* Begin Excerpted data *

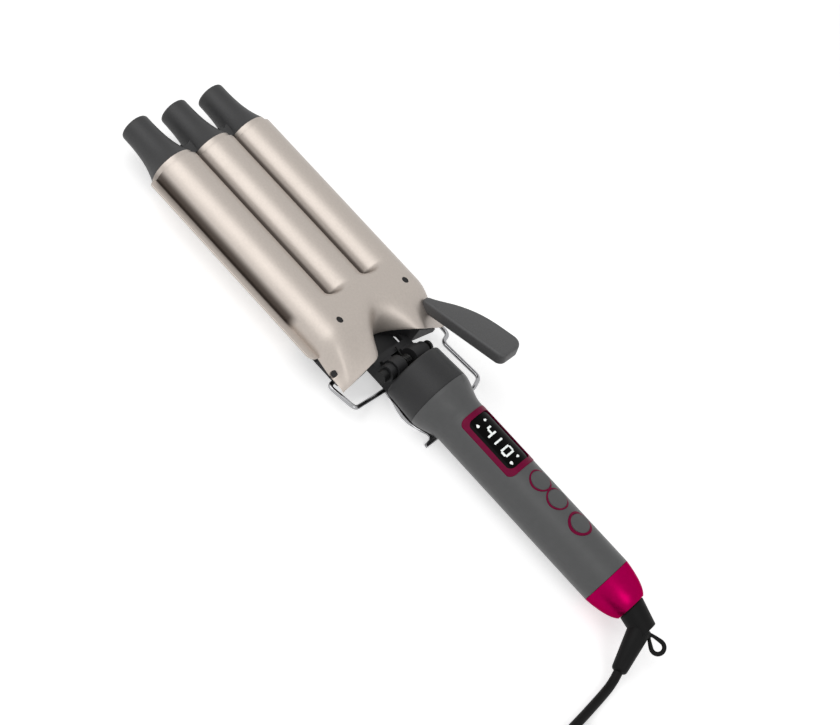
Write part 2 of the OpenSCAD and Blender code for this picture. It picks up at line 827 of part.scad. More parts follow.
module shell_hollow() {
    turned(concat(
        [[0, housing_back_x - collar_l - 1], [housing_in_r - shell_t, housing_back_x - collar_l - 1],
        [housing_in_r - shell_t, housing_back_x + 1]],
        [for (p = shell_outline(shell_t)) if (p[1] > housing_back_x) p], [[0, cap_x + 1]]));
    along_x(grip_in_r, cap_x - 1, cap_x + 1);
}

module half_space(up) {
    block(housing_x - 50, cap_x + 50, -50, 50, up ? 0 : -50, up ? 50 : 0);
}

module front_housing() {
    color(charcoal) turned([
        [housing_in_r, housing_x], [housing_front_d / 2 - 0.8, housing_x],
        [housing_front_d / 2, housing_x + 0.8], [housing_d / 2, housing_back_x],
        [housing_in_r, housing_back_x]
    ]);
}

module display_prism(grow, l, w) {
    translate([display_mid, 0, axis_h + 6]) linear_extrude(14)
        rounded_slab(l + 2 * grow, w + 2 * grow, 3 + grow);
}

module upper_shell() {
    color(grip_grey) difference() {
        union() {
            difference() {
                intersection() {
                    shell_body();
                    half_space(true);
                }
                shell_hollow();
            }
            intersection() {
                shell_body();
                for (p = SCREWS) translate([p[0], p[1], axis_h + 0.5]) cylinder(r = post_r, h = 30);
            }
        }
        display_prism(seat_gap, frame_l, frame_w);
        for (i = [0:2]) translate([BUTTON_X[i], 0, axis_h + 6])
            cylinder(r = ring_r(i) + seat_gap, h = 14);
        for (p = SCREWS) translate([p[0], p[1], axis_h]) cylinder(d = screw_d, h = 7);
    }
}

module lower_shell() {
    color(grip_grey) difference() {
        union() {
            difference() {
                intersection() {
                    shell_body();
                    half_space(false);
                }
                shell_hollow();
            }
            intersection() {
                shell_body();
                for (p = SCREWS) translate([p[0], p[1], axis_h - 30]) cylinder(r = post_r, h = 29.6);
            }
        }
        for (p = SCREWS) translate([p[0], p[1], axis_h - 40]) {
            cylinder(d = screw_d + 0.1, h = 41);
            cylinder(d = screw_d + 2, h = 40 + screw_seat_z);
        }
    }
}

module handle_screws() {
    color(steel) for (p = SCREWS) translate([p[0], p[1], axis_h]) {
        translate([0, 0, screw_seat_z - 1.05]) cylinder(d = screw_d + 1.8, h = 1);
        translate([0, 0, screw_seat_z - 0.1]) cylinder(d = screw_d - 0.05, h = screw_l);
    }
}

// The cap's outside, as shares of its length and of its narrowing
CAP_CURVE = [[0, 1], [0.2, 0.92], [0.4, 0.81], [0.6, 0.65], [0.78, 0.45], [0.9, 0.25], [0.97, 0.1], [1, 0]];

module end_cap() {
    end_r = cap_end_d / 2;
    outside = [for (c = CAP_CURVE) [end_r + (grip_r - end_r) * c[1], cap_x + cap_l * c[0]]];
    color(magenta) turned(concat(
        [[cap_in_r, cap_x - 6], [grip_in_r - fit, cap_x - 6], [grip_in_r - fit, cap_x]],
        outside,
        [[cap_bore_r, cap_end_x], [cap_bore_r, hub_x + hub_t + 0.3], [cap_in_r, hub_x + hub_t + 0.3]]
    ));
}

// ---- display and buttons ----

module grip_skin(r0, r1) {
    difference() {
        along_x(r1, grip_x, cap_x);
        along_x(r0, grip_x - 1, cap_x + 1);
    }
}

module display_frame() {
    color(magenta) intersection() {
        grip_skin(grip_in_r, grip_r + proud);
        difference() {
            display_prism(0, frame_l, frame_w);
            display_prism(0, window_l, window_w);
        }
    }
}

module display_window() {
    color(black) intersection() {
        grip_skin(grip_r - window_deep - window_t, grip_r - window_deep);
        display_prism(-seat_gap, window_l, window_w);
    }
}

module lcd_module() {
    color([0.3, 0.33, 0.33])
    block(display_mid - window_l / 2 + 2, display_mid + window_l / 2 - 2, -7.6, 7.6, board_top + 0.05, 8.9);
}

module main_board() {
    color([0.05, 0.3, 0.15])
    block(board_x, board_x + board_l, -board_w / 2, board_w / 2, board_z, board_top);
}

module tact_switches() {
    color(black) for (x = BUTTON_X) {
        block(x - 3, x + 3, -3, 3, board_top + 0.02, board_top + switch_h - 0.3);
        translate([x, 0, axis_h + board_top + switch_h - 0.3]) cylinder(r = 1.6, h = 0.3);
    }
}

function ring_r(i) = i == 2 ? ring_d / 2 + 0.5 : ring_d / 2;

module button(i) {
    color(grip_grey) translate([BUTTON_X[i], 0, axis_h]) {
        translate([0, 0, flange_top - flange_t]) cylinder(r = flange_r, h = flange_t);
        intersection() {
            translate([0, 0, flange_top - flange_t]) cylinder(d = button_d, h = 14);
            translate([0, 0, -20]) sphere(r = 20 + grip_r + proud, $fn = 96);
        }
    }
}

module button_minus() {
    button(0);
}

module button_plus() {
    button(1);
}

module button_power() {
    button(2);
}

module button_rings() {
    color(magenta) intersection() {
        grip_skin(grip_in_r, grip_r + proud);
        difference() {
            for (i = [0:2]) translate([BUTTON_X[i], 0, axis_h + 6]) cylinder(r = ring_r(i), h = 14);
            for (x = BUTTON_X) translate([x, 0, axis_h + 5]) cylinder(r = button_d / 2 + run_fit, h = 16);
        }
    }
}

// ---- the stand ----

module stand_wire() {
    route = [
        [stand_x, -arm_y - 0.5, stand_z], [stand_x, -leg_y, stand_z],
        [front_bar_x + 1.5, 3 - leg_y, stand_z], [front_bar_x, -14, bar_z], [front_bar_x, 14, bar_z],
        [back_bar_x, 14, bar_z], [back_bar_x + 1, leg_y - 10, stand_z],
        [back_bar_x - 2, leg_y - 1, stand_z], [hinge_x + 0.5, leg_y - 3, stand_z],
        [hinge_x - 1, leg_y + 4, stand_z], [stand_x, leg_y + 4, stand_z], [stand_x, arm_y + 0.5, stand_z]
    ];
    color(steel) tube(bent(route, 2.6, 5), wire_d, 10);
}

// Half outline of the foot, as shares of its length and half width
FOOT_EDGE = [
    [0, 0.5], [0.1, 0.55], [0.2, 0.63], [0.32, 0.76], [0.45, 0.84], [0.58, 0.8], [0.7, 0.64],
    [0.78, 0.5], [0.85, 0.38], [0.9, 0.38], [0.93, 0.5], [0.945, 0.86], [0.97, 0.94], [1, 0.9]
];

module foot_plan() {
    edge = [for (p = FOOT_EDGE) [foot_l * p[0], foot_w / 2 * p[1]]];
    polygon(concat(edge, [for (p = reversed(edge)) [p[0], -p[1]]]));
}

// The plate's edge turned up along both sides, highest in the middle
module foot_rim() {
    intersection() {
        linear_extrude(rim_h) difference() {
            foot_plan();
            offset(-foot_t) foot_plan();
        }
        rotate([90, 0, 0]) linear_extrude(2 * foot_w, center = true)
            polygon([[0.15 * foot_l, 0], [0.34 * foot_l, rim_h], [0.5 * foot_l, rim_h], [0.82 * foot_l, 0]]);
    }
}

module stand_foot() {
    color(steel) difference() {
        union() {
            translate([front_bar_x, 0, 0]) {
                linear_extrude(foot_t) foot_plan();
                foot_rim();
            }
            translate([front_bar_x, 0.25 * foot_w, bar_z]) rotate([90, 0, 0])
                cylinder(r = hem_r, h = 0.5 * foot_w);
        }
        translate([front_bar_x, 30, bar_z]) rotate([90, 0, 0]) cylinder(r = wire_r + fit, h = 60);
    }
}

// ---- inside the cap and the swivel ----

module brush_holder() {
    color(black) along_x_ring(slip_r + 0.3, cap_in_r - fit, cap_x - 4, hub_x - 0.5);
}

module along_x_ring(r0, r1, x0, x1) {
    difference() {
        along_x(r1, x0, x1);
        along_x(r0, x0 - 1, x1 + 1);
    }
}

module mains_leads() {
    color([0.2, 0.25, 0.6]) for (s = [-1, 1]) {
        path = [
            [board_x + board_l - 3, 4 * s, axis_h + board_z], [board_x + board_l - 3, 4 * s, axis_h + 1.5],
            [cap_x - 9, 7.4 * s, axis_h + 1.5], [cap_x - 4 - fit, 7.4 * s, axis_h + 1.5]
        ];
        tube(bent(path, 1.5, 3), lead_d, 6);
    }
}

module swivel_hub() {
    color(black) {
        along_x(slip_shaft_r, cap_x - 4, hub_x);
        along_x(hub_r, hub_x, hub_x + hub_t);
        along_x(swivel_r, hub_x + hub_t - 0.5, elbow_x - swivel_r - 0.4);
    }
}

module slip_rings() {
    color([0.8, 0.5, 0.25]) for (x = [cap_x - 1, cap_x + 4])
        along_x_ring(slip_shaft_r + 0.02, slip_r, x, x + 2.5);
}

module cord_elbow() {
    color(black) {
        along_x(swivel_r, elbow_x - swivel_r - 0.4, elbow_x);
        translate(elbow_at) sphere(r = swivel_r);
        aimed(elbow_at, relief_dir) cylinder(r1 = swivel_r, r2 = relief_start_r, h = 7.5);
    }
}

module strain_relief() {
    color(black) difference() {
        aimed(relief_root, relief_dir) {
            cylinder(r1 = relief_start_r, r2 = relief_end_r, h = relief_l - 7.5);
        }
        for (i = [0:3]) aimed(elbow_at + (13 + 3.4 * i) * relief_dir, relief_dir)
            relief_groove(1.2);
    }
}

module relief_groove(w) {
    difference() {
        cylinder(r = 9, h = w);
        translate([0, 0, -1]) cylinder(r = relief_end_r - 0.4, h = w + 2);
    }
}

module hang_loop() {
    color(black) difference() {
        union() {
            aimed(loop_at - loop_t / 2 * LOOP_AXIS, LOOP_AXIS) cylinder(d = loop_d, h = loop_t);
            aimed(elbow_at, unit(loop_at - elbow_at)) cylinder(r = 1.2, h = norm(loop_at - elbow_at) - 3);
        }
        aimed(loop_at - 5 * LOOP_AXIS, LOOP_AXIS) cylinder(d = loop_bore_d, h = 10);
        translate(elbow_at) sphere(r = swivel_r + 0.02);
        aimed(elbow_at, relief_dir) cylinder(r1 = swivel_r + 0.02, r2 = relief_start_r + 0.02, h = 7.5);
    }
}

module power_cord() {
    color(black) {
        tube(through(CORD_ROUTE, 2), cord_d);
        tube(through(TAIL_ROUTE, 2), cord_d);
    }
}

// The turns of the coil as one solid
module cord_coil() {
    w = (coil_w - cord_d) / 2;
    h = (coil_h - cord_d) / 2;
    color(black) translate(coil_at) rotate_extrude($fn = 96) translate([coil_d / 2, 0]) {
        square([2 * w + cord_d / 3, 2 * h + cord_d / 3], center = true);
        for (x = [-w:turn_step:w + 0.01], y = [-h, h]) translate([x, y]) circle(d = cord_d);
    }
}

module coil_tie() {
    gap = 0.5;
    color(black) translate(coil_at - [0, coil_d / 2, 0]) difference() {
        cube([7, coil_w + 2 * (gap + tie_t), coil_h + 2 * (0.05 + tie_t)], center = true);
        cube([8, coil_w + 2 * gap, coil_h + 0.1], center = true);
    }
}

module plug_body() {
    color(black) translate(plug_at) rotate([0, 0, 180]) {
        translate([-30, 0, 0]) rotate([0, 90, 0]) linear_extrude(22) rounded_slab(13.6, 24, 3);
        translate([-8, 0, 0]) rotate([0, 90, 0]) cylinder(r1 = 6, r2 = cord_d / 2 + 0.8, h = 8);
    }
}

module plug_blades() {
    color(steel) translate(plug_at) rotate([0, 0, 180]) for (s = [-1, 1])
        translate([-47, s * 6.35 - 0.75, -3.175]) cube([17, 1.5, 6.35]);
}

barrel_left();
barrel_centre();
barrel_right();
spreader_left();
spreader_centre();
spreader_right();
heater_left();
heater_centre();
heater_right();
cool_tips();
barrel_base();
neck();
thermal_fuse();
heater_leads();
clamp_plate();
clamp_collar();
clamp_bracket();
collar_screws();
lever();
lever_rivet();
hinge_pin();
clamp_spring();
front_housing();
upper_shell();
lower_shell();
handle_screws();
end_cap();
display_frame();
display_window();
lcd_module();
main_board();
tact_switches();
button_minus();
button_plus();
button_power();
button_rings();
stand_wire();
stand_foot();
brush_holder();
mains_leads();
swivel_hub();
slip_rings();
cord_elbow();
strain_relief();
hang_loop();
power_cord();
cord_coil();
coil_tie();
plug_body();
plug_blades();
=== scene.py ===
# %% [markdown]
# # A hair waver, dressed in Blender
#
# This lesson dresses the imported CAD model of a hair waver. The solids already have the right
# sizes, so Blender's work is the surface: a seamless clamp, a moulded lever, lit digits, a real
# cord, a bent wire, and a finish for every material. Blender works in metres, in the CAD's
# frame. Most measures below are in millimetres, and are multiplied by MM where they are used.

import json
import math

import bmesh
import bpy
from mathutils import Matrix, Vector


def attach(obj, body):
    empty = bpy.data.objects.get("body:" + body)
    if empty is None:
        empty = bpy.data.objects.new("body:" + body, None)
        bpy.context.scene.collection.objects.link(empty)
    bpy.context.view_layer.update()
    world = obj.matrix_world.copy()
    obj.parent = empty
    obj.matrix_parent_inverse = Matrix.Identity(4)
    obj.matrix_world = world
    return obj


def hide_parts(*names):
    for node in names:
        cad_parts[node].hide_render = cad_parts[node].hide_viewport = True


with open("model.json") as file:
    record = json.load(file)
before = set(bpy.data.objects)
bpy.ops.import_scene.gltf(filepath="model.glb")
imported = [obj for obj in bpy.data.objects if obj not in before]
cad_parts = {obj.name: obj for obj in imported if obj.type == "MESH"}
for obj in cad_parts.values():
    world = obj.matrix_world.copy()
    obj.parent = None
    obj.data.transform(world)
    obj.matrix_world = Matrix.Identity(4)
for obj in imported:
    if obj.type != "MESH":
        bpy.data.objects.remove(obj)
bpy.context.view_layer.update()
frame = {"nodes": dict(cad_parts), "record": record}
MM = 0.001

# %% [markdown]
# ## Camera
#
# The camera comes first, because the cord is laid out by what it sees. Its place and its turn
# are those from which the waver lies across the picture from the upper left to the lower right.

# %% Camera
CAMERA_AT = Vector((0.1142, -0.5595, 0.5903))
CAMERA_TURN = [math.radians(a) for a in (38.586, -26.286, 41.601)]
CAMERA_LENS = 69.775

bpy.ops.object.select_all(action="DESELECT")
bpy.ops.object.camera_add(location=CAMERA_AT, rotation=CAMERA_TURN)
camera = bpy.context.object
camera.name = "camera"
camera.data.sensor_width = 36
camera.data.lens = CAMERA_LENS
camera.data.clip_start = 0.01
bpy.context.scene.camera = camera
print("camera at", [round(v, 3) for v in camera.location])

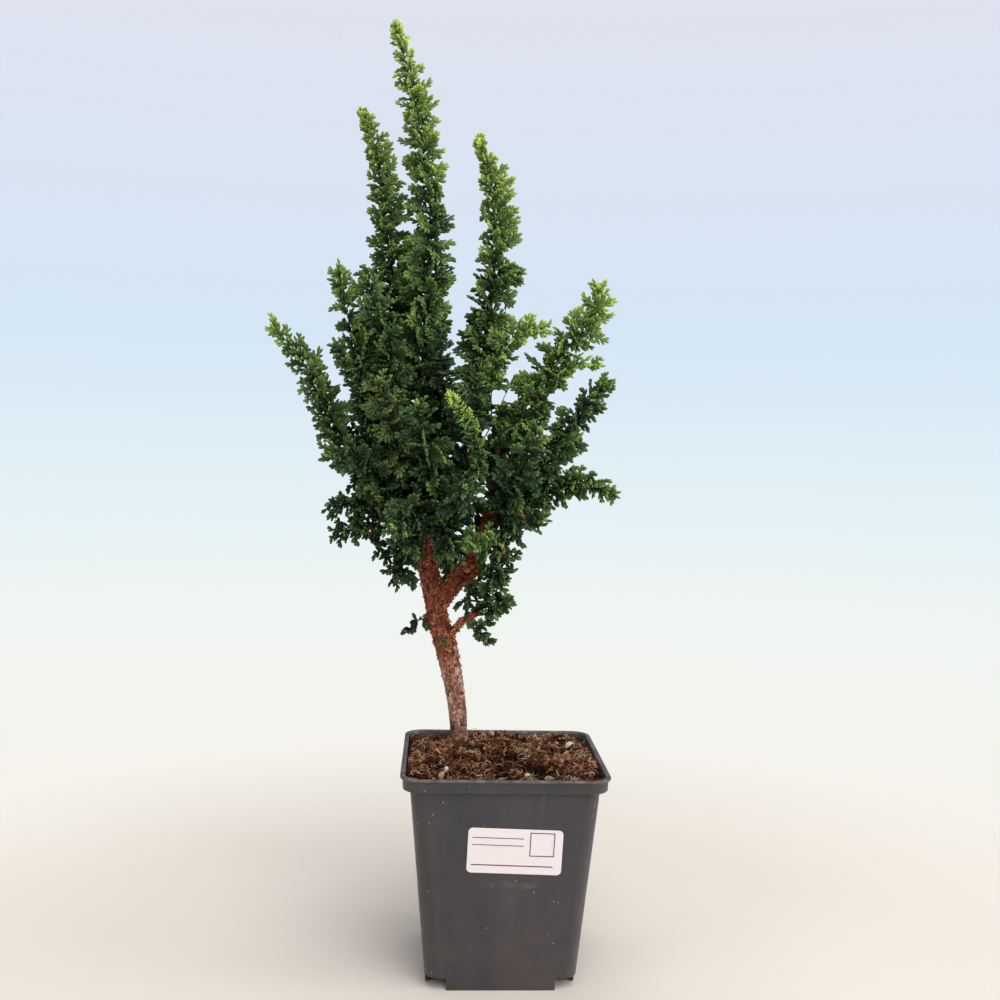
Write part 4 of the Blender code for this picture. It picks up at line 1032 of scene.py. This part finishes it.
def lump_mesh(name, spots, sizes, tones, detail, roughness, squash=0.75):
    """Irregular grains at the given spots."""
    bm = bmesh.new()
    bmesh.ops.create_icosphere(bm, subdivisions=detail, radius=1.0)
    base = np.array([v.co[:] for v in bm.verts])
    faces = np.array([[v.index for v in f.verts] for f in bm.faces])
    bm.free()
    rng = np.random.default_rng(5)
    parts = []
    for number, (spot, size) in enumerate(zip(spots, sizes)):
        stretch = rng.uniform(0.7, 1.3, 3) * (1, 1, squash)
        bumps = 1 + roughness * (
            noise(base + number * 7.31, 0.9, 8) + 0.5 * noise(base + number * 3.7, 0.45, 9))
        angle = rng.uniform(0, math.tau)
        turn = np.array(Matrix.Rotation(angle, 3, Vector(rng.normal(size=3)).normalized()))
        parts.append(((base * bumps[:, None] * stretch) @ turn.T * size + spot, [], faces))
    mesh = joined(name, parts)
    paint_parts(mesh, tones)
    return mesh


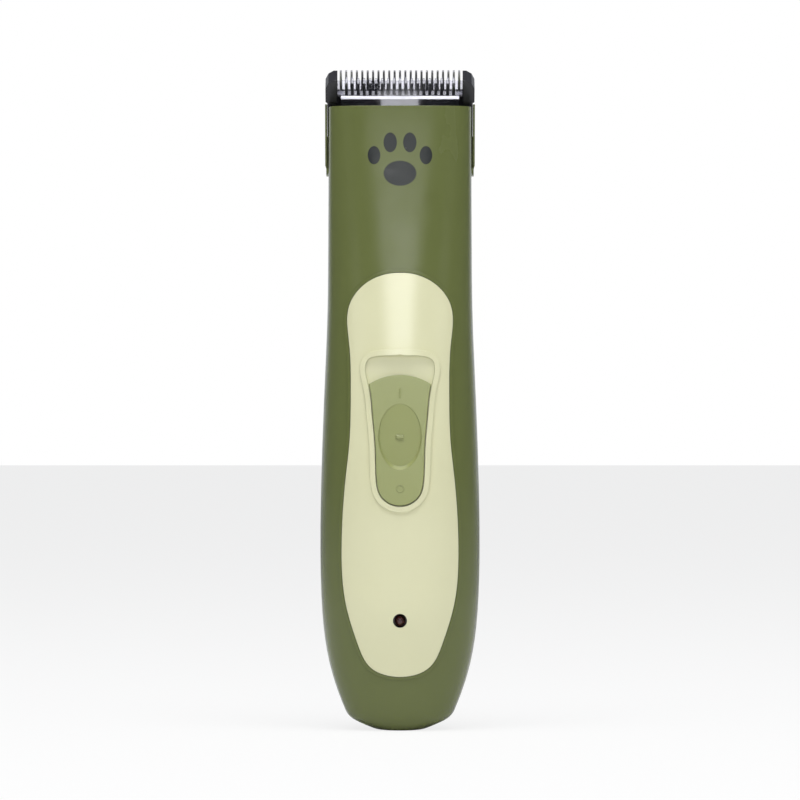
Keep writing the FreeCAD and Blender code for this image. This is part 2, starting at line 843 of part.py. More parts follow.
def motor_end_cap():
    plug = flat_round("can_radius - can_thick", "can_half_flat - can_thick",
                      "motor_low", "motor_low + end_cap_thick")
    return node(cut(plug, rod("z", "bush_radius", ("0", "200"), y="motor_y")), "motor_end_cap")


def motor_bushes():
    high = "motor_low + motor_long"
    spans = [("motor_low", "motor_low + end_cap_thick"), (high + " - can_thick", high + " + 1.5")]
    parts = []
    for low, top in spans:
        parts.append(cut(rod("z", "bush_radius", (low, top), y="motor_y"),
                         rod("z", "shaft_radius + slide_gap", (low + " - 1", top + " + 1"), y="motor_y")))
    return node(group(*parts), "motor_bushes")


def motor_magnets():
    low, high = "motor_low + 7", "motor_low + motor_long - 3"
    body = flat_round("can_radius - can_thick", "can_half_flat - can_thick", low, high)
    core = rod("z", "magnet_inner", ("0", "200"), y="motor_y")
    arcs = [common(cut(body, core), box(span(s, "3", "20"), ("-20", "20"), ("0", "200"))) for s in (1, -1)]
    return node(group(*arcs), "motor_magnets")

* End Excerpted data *

Output an exact copy of the lines beginning at the one that holds "Keep writing the" and running through the final line of the records.

Keep writing the FreeCAD and Blender code for this image. This is part 2, starting at line 843 of part.py. More parts follow.
def motor_end_cap():
    plug = flat_round("can_radius - can_thick", "can_half_flat - can_thick",
                      "motor_low", "motor_low + end_cap_thick")
    return node(cut(plug, rod("z", "bush_radius", ("0", "200"), y="motor_y")), "motor_end_cap")


def motor_bushes():
    high = "motor_low + motor_long"
    spans = [("motor_low", "motor_low + end_cap_thick"), (high + " - can_thick", high + " + 1.5")]
    parts = []
    for low, top in spans:
        parts.append(cut(rod("z", "bush_radius", (low, top), y="motor_y"),
                         rod("z", "shaft_radius + slide_gap", (low + " - 1", top + " + 1"), y="motor_y")))
    return node(group(*parts), "motor_bushes")


def motor_magnets():
    low, high = "motor_low + 7", "motor_low + motor_long - 3"
    body = flat_round("can_radius - can_thick", "can_half_flat - can_thick", low, high)
    core = rod("z", "magnet_inner", ("0", "200"), y="motor_y")
    arcs = [common(cut(body, core), box(span(s, "3", "20"), ("-20", "20"), ("0", "200"))) for s in (1, -1)]
    return node(group(*arcs), "motor_magnets")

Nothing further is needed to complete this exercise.